3) Never laugh when one of your customer's kids gets his head stuck in the Wall of Balls cage...but if you do, don't let the parents see you. And DEFINITELY don't let them see you taking pictures with your cell phone.
4) When you get frustrated and ask God to give you a sign, some kind of sign, that He is real, don't ASK IT IN THE MIDDLE OF A LIGHTENING STORM. Because He will strike the tree next to the patio door in which you are standing. It's almost as if He is saying, "This real enough for you?????" while you're still feeling the static electricity buzzing through the stood-up hairs on your arms. Yep, I think that's good enough for me.
5) Don't forget about the potato that rolled underneath the cabinet six months ago.
6) NEVER tell one of your managers to break a leg. Because when he does, you look like you were involved.
7) This one is important. Don't keep the t.v. on when you go to bed. Especially on Showtime. You may have fallen asleep watching a documentary about penguins but when your husband comes home, the show "Gigolos" will be on. Try explaining your way out of that one. There's no way you really can.

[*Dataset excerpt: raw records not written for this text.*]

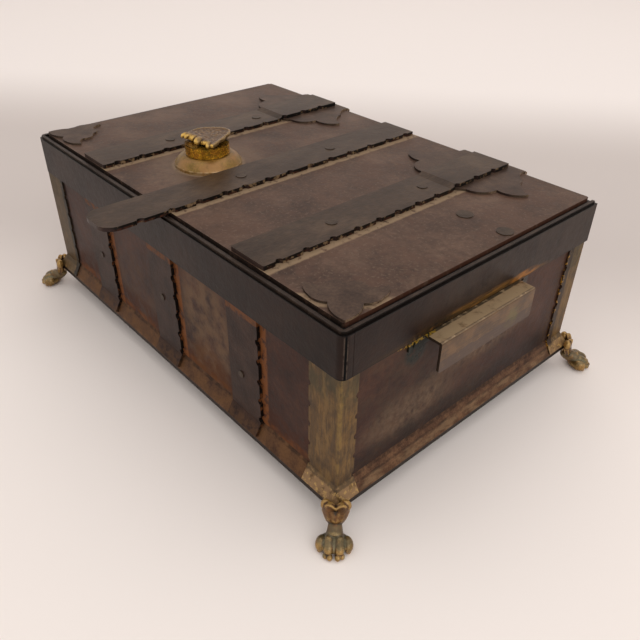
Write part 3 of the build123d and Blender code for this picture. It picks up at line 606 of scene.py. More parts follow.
WALL = IronFinish(
    "wall_patina",
    deep=linear(0.143, 0.069, 0.043),
    middle=linear(0.209, 0.113, 0.078),
    pale=linear(0.275, 0.164, 0.112),
    roughness=0.42,
    blot=26.0,
    metallic=0.1,
    marks=(
        Mark(
            TAN, 0.5, (Ball((41.0, -96.0, 58.0), 16.0, soft=16.0, drawn=(1.0, 1.0, 1.6)),),
            blot=9.0, share=0.62, soft=0.3, rough=0.2, seed=4.0,
        ),
        Mark(
            linear(0.36, 0.28, 0.22), 0.4, (Ball((-36.0, -96.0, 50.0), 16.0, soft=16.0),),
            blot=9.0, soft=0.3, rough=0.2, seed=9.0,
        ),
        Mark(
            TAN, 0.12, (RIGHT_WALL, Slant(90.0, -72.0, 10.0, soft=30.0)),
            blot=11.0, share=0.46, soft=0.3, rough=0.2, seed=4.0, drawn=(1.0, 1.8, 1.0),
        ),
        Mark(
            DUST, 0.42, (Ball((148.0, -46.0, 45.0), 4.0, soft=15.0, drawn=(1.0, 2.6, 1.0)),),
            blot=3.4, soft=0.7, rough=0.2, seed=6.0,
        ),
        Mark(
            DUST, 0.36, (Ball((148.0, 10.0, 60.0), 3.0, soft=9.0, drawn=(1.0, 5.0, 1.0)),),
            blot=3.0, soft=0.4, rough=0.2, seed=8.0,
        ),
        # Darker towards the bottom of the right wall.
        Mark(
            NEAR_BLACK, 0.55, (RIGHT_WALL, Span(Axis.Z, 10.0, 32.0, soft=9.0)),
            blot=9.0, share=0.8, soft=0.3, seed=1.0,
        ),
        Mark(
            RUST_DARK, 0.6, (OUTSIDE_FRONT, Span(Axis.Z, 10.0, 36.0, soft=9.0)),
            blot=9.0, share=0.6, soft=0.2, rough=0.2,
        ),
        Mark(
            RUST, 0.6, (OUTSIDE_FRONT, Span(Axis.Z, 10.0, 27.5, soft=4.0, ragged=2.0)),
            blot=7.0, share=0.6, soft=0.3, rough=0.3, seed=2.0,
        ),
        Mark(
            linear(0.33, 0.20, 0.11), 0.6, (OUTSIDE_FRONT, Ball((41.0, -96.0, 30.0), 12.0, soft=12.0)),
            blot=9.0, share=0.8, soft=0.3, rough=0.2, seed=3.0,
        ),
        # Painted shadow: a near-black line on the front wall beside the right-hand edge of the front-left
        # corner angle.
        Mark(
            NEAR_BLACK, 0.6, (OUTSIDE_FRONT, Span(Axis.X, -128.0, -126.0, soft=1.0, ragged=1.2)),
            blot=3.0, share=0.7,
        ),
        # Painted shadow with verdigris: the green-black patch on the right wall under the left end of the
        # handle's top leaf.
        Mark(
            SHADOW_AND_VERDIGRIS, 0.95, (Ball((148.0, -48.0, 82.5), 5.5, soft=4.0),),
            blot=3.0, share=0.8, soft=0.2, rough=-0.15, seed=3.0,
        ),
        Mark(
            YELLOW_SPECK, 0.8, (Ball((148.0, -52.0, 90.0), 1.6, soft=1.6, drawn=(1.0, 4.0, 1.0)),),
            blot=1.3, share=0.42, soft=0.1, seed=5.0,
        ),
        Mark(
            linear(0.30, 0.20, 0.10), 0.4,
            (RIGHT_SHEET, Ball((148.0, 80.0, 55.0), 3.0, soft=5.0, drawn=(1.0, 1.0, 8.0))),
            blot=2.2, soft=0.15, rough=0.1, seed=7.0,
        ),
    )
    + strap_edge_marks(reach=3.6, colour=RUST, strength=0.85, share=0.72, within=(OUTSIDE_FRONT,)),
)

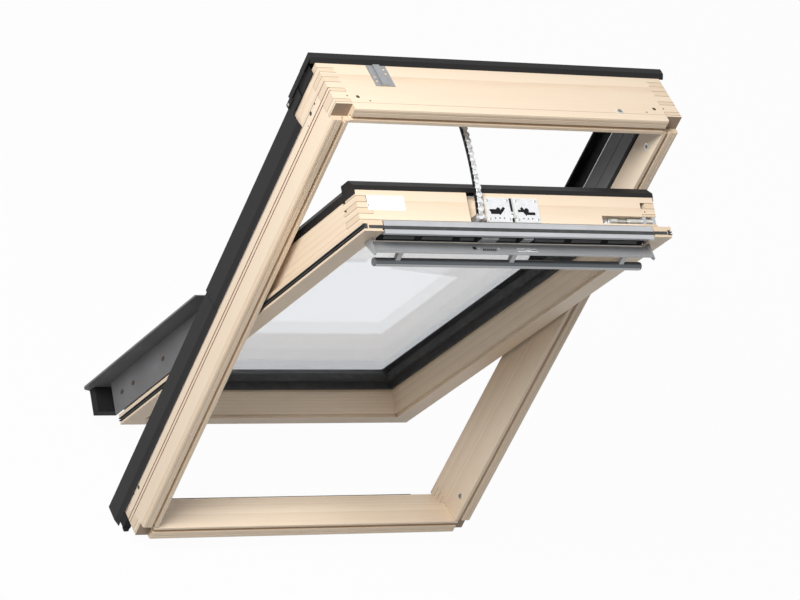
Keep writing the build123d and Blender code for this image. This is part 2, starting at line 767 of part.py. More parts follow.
# Ventilation flap with its handle bar, hinged on the cheeks
bar_y = axis_y - handle_out
bar_z = axis_z - handle_down
flap_points = [(axis_y, axis_z - flap_half_thickness), (axis_y, axis_z + flap_half_thickness)]
flap_points += [(tip_y, tip_z + flap_half_thickness), (tip_y - 1.5, tip_z + 3.5)]
flap_points += [(tip_y - 3, tip_z + 2), (tip_y - 1.5, tip_z - flap_half_thickness)]
with BuildPart() as vent_flap:
    add(across(flap_half, flap_points))
    with BuildSketch(Plane.YZ.offset(-flap_half)):
        with Locations((axis_y, axis_z)):
            Circle(flap_barrel_radius - 0.5)
    extrude(amount=2 * flap_half)
    for side in (-1, 1):
        with BuildSketch(Plane.YZ.offset(side * flap_half)):
            with Locations((axis_y, axis_z)):
                Circle(flap_pin_radius + pin_clearance)
        extrude(amount=-side * (flap_pin_length + cheek_gap), mode=Mode.SUBTRACT)
write_open(vent_flap.part, "vent_flap")
handle_half = flap_half - handle_inset
with BuildPart() as handle_bar:
    with BuildSketch(Plane.YZ.offset(-handle_half)):
        with Locations((bar_y, bar_z)):
            Circle(handle_radius)
    extrude(amount=2 * handle_half)
write_open(handle_bar.part, "handle_bar")
bracket_pitch = opening_half - handle_brackets_inset
flap_slope = flap_rise / flap_width
with BuildPart() as handle_brackets:
    for x in (-bracket_pitch, 0, bracket_pitch):
        with BuildSketch(Plane.YZ.offset(x - handle_bracket_width / 2)):
            with BuildLine():
                Polyline((bar_y - handle_radius / 2, bar_z), (bar_y + handle_radius / 2, bar_z),
                         (tip_y + 12, tip_z - 12 * flap_slope - flap_half_thickness),
                         (tip_y + 2, tip_z - 2 * flap_slope - flap_half_thickness), close=True)
            make_face()
        extrude(amount=handle_bracket_width)
    add(handle_bar.part, mode=Mode.SUBTRACT)
    add(vent_flap.part, mode=Mode.SUBTRACT)
write_open(handle_brackets.part, "handle_brackets")


# Latch parts in the open front of the ventilation rail
def latch(x, width):
    with BuildPart() as block:
        with Locations((x, sash_y + 6 - latch_out / 2, axis_z + latch_height)):
            Box(width, latch_out, latch_height)
    return block.part


write_open(latch(latch_x, latch_width), "latch_case")
write_open(latch(hook_x, hook_width), "latch_hook")

# Lock plates on the top of the sash, each with its keyhole
for hand, x in zip(("left", "right"), plate_xs):
    with BuildPart() as lock_plate:
        with BuildSketch(Plane.XY.offset(timber_top_z)):
            with Locations((x, sash_y + vent_depth + plate_depth / 2)):
                Rectangle(plate_width, plate_depth)
                Circle(keyhole_radius, mode=Mode.SUBTRACT)
                with Locations((-2 * keyhole_radius, -keyhole_radius / 4)):
                    Rectangle(4 * keyhole_radius, keyhole_radius, mode=Mode.SUBTRACT)
        extrude(amount=plate_thickness)
    write_open(lock_plate.part, f"{hand}_lock_plate")

# Bolt and its guide in the recess at the right end of the sash top rail
guide_half = recess_width / 2 - 0.5
saddle_xs = [bolt_end - bolt_barrel + bolt_travel + 2, bolt_end - saddle_width - 2]
with BuildPart() as bolt_guide:
    for x in saddle_xs:
        with BuildSketch(Plane.YZ.offset(x)):
            with Locations((bolt_y, timber_top_z - recess_depth + guide_half)):
                Rectangle(2 * guide_half, 2 * guide_half)
            with Locations((bolt_y, bolt_z)):
                Circle(bolt_radius + pin_clearance, mode=Mode.SUBTRACT)
        extrude(amount=saddle_width)
write_open(bolt_guide.part, "bolt_guide")
with BuildPart() as security_bolt:
    with BuildSketch(Plane.YZ.offset(bolt_end - bolt_barrel)):
        with Locations((bolt_y, bolt_z)):
            Circle(bolt_radius)
    extrude(amount=bolt_barrel)
    with BuildSketch(Plane.YZ.offset(bolt_end - bolt_barrel - bolt_rod)):
        with Locations((bolt_y, bolt_z)):
            Circle(bolt_rod_radius)
    extrude(amount=bolt_rod)
    with BuildSketch(Plane.YZ.offset(bolt_end - bolt_barrel - bolt_rod - bolt_knob)):
        with Locations((bolt_y, bolt_z)):
            Circle(bolt_radius)
    extrude(amount=bolt_knob)
write_open(security_bolt.part, "security_bolt")

# Chain opener under the frame top rail
with BuildPart() as chain_operator:
    with Locations((operator_x, operator_y + operator_depth / 2, top_rail_z - operator_height / 2)):
        Box(operator_length, operator_depth, operator_height)
write(chain_operator.part, "chain_operator")

# Bracket in the notch that holds the end of the chain
bracket_base = timber_top_z - notch_depth
pin_y = sash_y + pin_out
pin_z = timber_top_z + pin_up
with BuildPart() as chain_bracket:
    for side in (-1, 1):
        with Locations((chain_x + side * (link_half + 2), pin_y, (bracket_base + pin_z + 4) / 2)):
            Box(2, 12, pin_z + 4 - bracket_base)
    with Locations((chain_x, pin_y, bracket_base + 1)):
        Box(2 * link_half + 6, 12, 2)
    with BuildSketch(Plane.YZ.offset(chain_x - link_half - 1)):
        with Locations((pin_y, pin_z)):
            Circle(pin_radius)
    extrude(amount=2 * link_half + 2)
write_open(chain_bracket.part, "chain_bracket")

# The chain, pushed out in a shallow bow
turn = radians(sash_open_angle)
end_out = pin_y + 0.4 + pin_radius - pivot_y
end_up = pin_z - pivot_z
end_y = pivot_y + end_out * cos(turn) - end_up * sin(turn)
end_z = pivot_z + end_out * sin(turn) + end_up * cos(turn)
start_y = operator_y - 1
start_z = top_rail_z - chain_start_drop
chord = Vector(end_y - start_y, end_z - start_z)
bow = Vector(-chord.Y, chord.X).normalized() * -chain_bow
middle = Vector((start_y + end_y) / 2, (start_z + end_z) / 2) + bow
with BuildLine(Plane.YZ.offset(chain_x)) as chain_line:
    ThreePointArc((start_y, start_z), (middle.X, middle.Y), (end_y, end_z))
chain_path = chain_line.edges()[0]
link_count = int(chain_path.length / link_pitch)
with BuildPart() as opening_chain:
    for k in range(link_count):
        at = (k + 0.5) / link_count
        across_link = Plane(origin=chain_path.position_at(at), x_dir=(1, 0, 0),
                            z_dir=chain_path.tangent_at(at))
        with BuildSketch(across_link.offset(-link_pitch / 2)):
            Rectangle(2 * link_half, link_height)
        extrude(amount=link_pitch)
write(opening_chain.part, "opening_chain")
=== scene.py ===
"""A centre pivot roof window, photographed from the room side with its sash open.

Lengths are in metres. X runs across the window, Y out of the roof and Z up the slope.
"""
import json
import math

import bmesh
import bpy
from mathutils import Matrix, Vector


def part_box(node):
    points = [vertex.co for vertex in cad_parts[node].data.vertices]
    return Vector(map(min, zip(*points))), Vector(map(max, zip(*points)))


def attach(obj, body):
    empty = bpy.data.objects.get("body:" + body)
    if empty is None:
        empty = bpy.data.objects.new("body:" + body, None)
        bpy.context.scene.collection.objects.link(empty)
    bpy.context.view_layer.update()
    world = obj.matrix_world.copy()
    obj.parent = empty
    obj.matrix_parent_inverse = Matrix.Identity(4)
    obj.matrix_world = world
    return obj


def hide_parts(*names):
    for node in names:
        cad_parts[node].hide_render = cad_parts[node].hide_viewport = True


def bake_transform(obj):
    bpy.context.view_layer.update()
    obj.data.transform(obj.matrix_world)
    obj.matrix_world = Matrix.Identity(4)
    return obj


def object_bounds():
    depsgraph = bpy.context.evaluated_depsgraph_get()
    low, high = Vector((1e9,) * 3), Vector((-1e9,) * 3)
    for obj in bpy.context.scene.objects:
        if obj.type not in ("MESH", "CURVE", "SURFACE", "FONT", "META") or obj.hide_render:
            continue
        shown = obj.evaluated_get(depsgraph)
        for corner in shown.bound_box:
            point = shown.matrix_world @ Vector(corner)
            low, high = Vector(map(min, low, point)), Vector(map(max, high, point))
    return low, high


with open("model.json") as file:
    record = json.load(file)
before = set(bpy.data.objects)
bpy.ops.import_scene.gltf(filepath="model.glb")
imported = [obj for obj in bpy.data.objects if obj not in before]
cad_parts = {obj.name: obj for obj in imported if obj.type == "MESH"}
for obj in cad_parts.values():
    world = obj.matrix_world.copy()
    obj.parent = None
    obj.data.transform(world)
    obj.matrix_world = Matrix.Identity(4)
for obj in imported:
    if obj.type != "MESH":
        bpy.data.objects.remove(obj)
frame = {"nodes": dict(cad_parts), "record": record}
cad_box = [list(corner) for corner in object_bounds()]
nodes = frame["nodes"]
record = frame["record"]

# Camera and studio
# A long lens looks down on the room side from the left, as in the photograph. The window stands
# on a white sheet under a large soft lamp high on the left, with weak light from all round.
lens = bpy.data.cameras.new("camera")
lens.sensor_width = 36.0
lens.lens = 173.5
lens.clip_end = 100.0
camera = bpy.data.objects.new("camera", lens)
right = Vector((0.8623, -0.3581, 0.3581)).normalized()
up = Vector((-0.0096, 0.6953, 0.7186)).normalized()
back = right.cross(up).normalized()
up = back.cross(right)
turn = Matrix((right, up, back)).transposed().to_4x4()
camera.matrix_world = Matrix.Translation((-3.9168, -4.8231, 5.2347)) @ turn
bpy.context.scene.collection.objects.link(camera)
bpy.context.scene.camera = camera
bpy.context.scene.view_settings.view_transform = "Standard"


class Wire:
    """A socket that can stand in a sum, where it adds Math nodes."""

    def __init__(self, finish, socket):
        self.finish = finish
        self.socket = socket

    def maths(self, operation, *terms):
        return self.finish.add("ShaderNodeMath", {"operation": operation}, dict(enumerate(terms)))

    def __add__(self, other):
        return self.maths("ADD", self, other)

    def __radd__(self, other):
        return self.maths("ADD", other, self)

    def __sub__(self, other):
        return self.maths("SUBTRACT", self, other)

    def __rsub__(self, other):
        return self.maths("SUBTRACT", other, self)

    def __mul__(self, other):
        return self.maths("MULTIPLY", self, other)

    def __rmul__(self, other):
        return self.maths("MULTIPLY", other, self)

    def __abs__(self):
        return self.maths("ABSOLUTE", self)

    def near(self, value, reach):
        return self.maths("COMPARE", self, value, reach)

    def over(self, value):
        return self.maths("GREATER_THAN", self, value)

    def highest(self, other):
        return self.maths("MAXIMUM", self, other)


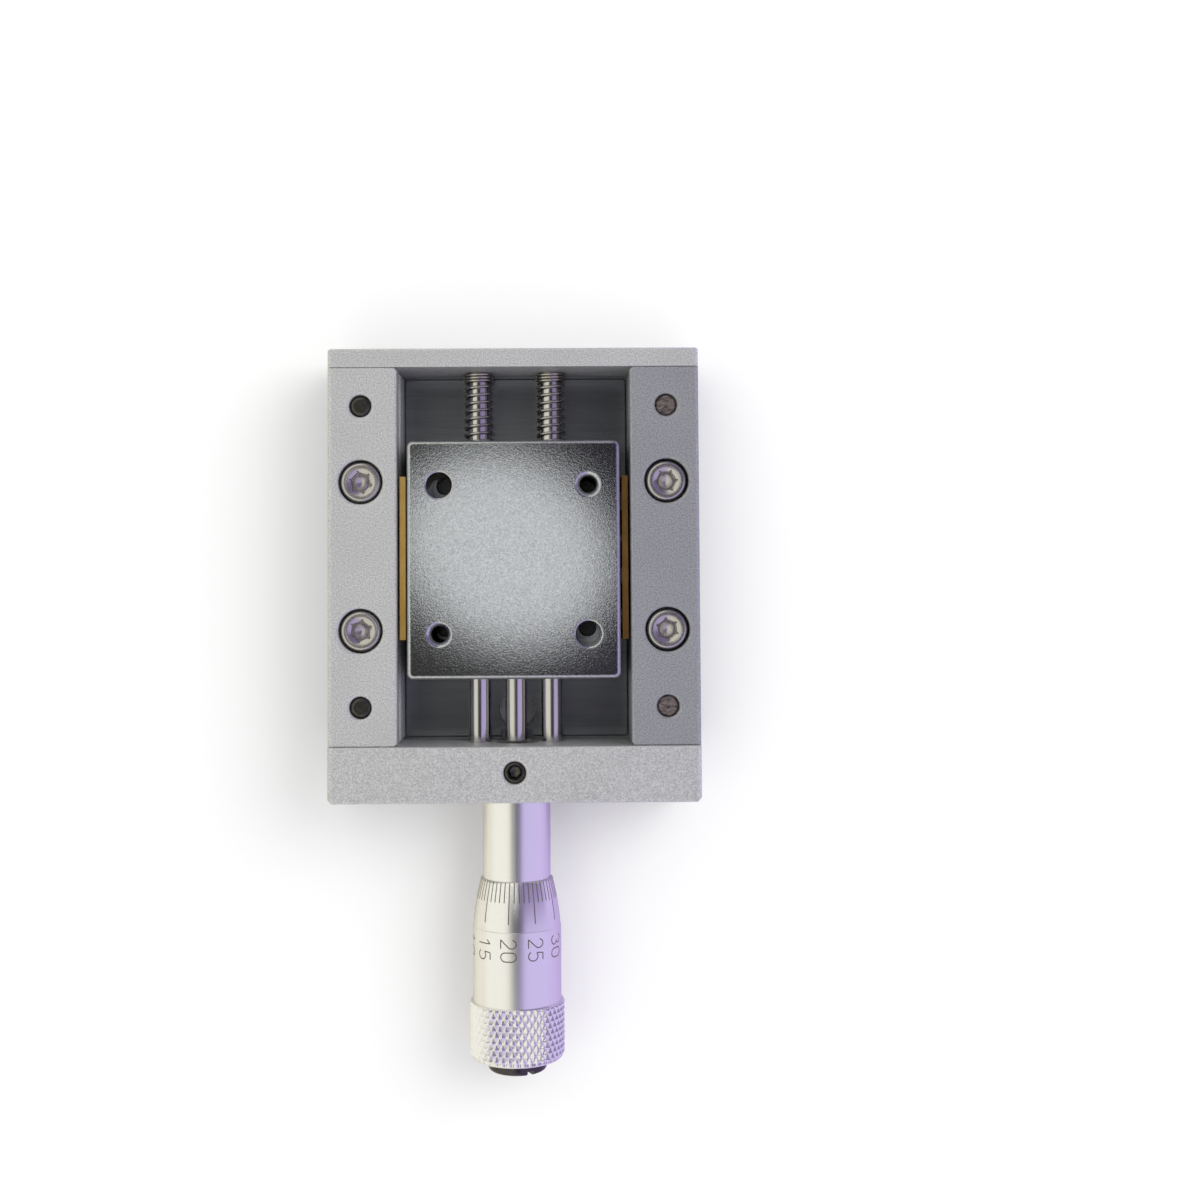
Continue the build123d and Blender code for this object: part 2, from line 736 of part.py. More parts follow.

8) I will never make my own coleslaw from scratch again. I couldn't feel my upper lip for days. And my old man slurred his speech for weeks.
9) Never buy a pair of shoes just because you think they are cute. And don't wear them during a nine-hour shift. The pain is equivalent to having hemorrhoids...on your feet. The same goes for underwear and push-up bras. All it takes is bending over the wrong way just one time and everything literally falls apart. Or out.
10) Don't text two people at once. You might accidentally send your Sunday School teacher the naughty picture of monkeys your sister sent to you the moment before. Then your actual reply a moment later to her contains the words, "Yes, I am doing MUCH better today!"
11) NEVER, and I repeat, NE-HEH-EEEV-ER, blog about the exercise "Bonking" when there is an alternative slang term with the same name. Yes, I bonked for a half hour this morning but not how YOU'RE thinking! Shame on you!
Okay, off for now...have a great evening, guys! God bless and love you all.